Whether it’s Reynie questioning Mr. Benedict’s evil twin about his odd salad preparation during a serious discussion in Benedict or a young fan of Steve Zissou (Bill Murray) offering him a toy seahorse in The Life Aquatic with Steve Zissou (2004), facial demeanors express how philosophical musings can occur within children’s fantastical realms of possibilities. However, when the camera whips to the adults in a scene, they portray markedly different reactions to the same scenarios. The camera blurs between horizontal dolly shots, the whip pan disorientation mirroring the disoriented expression on the characters’ faces. In this way, The Mysterious Benedict Society visually dissects adult and adolescent interactions by emulating Anderson’s trademark camera shot techniques.
In Roald Dahl’s Fantastic Mr. Fox, the book that inspired Wes Anderson’s stop-motion animated film of the same name, Dahl writes: “We’re all different but there’s something kind of fantastic about that, isn’t there?” This conceit encapsulates the “quirk” apparent in Anderson’s films and The Mysterious Benedict Society. The Atlantic writer Michael Hirschorn defines the aesthetic principle of quirk as “an embrace of the odd against the blandly mainstream.” Most noticeably, quirk is found simply in Anderson’s choice to mimic older filmic stop-motion techniques in Fantastic Mr. Fox; for example, he chooses not to eliminate fingerprint impressions on the puppets and allows audiences to see dynamic fur movement. The artificiality supplies extra charm and innocence to the animal characters.
Akin to Anderson’s films, Benedict unabashedly embraces quirk; its unique character portrayals transcend archetypes. Andersonian shot techniques allow the Benedict children — and the adults’ — to flourish in all their eccentricities. Countless experimental camera shots in Benedict depict, say, Kate’s implementations of the unusual materials inside her bucket to solve predicaments. By positively representing Kate’s devotion to nonconformity through her odd behaviors, one can find a parallel in how Rushmore celebrates Max Fischer’s quirkiness.
Kate’s wholehearted belief in her bucket’s power to rescue her in any situation in Benedict embellishes her character’s oddball characteristics. Both Kate and Rushmore’s Max may demonstrate unorthodox traits, but the films around them eventually lend credence and emotional depth to their peculiarities. When Kate loses her bucket, the audience experiences the loss along with Kate, as a slow-motion, God’s-eye view shot shows the bucket tumbling down a cliff. In Rushmore, the soundtrack and camera angle when Rosemary (Olivia Williams) leans over Max in bed after his supposed car accident makes the scene feel romantic — until she catches him in yet another lie. These moments are enhanced through cinematography that emphasizes unconventional characters and visually lingers in a parallel to the loss of innocence on narrative display.

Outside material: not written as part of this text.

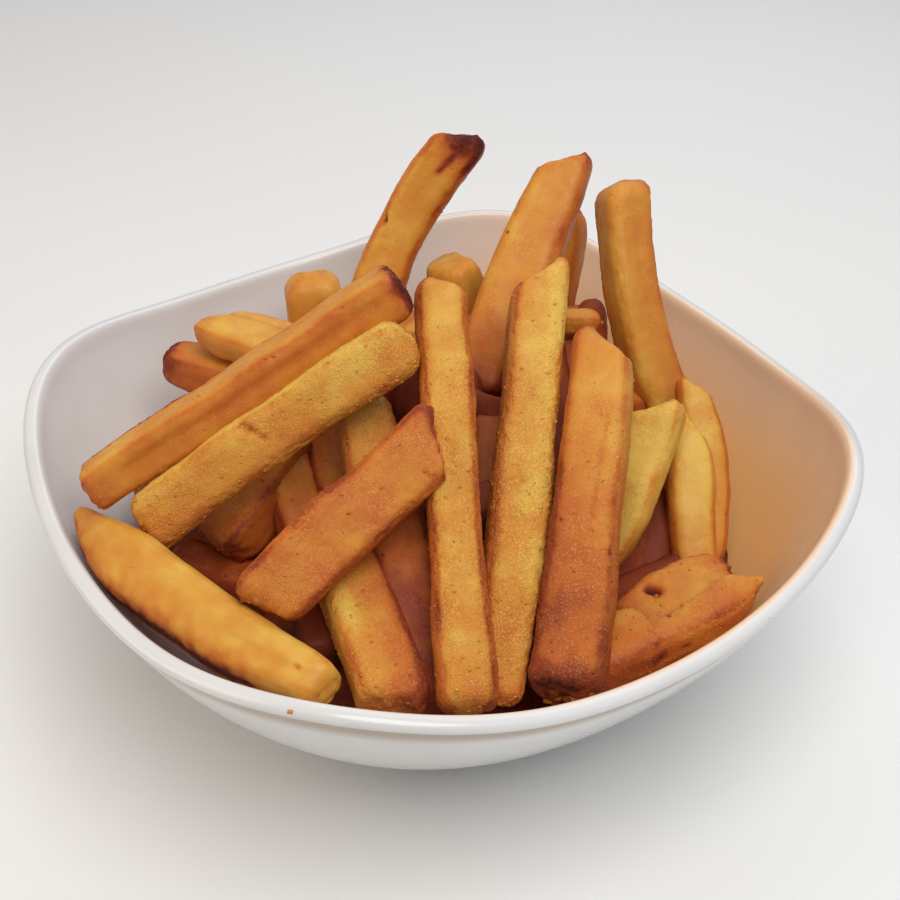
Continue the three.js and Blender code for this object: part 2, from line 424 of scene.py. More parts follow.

Offbeat characters in Benedict and Anderson’s films display a certain charisma that captivates the audience, before turning points later cause the audience to re-examine how the characters’ flaws and foibles impacted their actions, even as the characters reassess themselves. Deliberate directing choices slowly break apart that whimsical façade as these scenes unfold. Through experimental, “quirky” cinematography — the kind not frequently exercised in children’s media like Benedict — the audience is led to feel acutely an emotional resonance paralleling the characters’ on-screen journeys toward self-actualization.
Within the whimsy of Anderson’s films, viewers will (likely) find themselves laughing at the movies’ dry wit, achieved through actors’ comedic timing and deadpan deliveries. Andersonian characters tend to deliver dialogue in a monotone style, this vocal timbre reflecting stunted temperaments that complicate the unspoken emotional yearning behind their words. The French Dispatch (2021) takes this even further by exhibiting dry wit as a cinematic construct in of itself. A veteran journalist begins sleeping with the college-aged revolt leader she is reporting on. In bed, they discuss their relationship and politics with the same monotone speech patterns. The humor emerges from both the syntax and the scene’s precise framing. Lucinda (Frances McDormand) types on a typewriter and Zeffirelli (Timothée Chalamet) writes his manifesto on a notepad while the pair mundanely converse about various topics of interest. Their whimsical relationship is built upon idealized youth, striving for both a revolution and a relationship that are beyond their means and abilities.
Dry wit works much like Andersonian comedy in The Mysterious Benedict Society. Consider how none of the characters in Benedict treat Mr. Benedict’s narcolepsy humorously. When Mr. Benedict feels overwhelmed, he simply plunges forward into his meal or falls off his seat. The camera sits completely still at a medium distance when such incidents occur, Rhonda and Number Two rushing to make him comfortable until he awakens. These shots’ stillness, the rapid-fire dialogue enacted, and the characters’ understated actions during these scenes exude the same lighthearted, drily melancolic whimsy as Anderson’s films.
While The Mysterious Benedict Society maintains its originality as a narrative series and does not exactly recreate Wes Anderson’s mise-en-scène, nor mimic his visual aesthetics wholesale, resemblances between the two pieces of media are undeniable. Anderson and Benedict explore adulthood trauma through exploring childhood whimsicality, using an array of compositional cinematic techniques as a visual foil. These comparisons are particularly fascinating to consider how Anderson’s films are often rated R and largely geared toward older audiences, whereas Benedict targets a younger viewership. Nevertheless, Anderson’s fans will enjoy finding parallels in the visual cinematography elements and nostalgic themes of Benedict, and, in examining how their cinematic constructs function, will come away impressed by a shared thematic and aesthetic tendency to push the boundaries of what “evocative” filmmaking can achieve.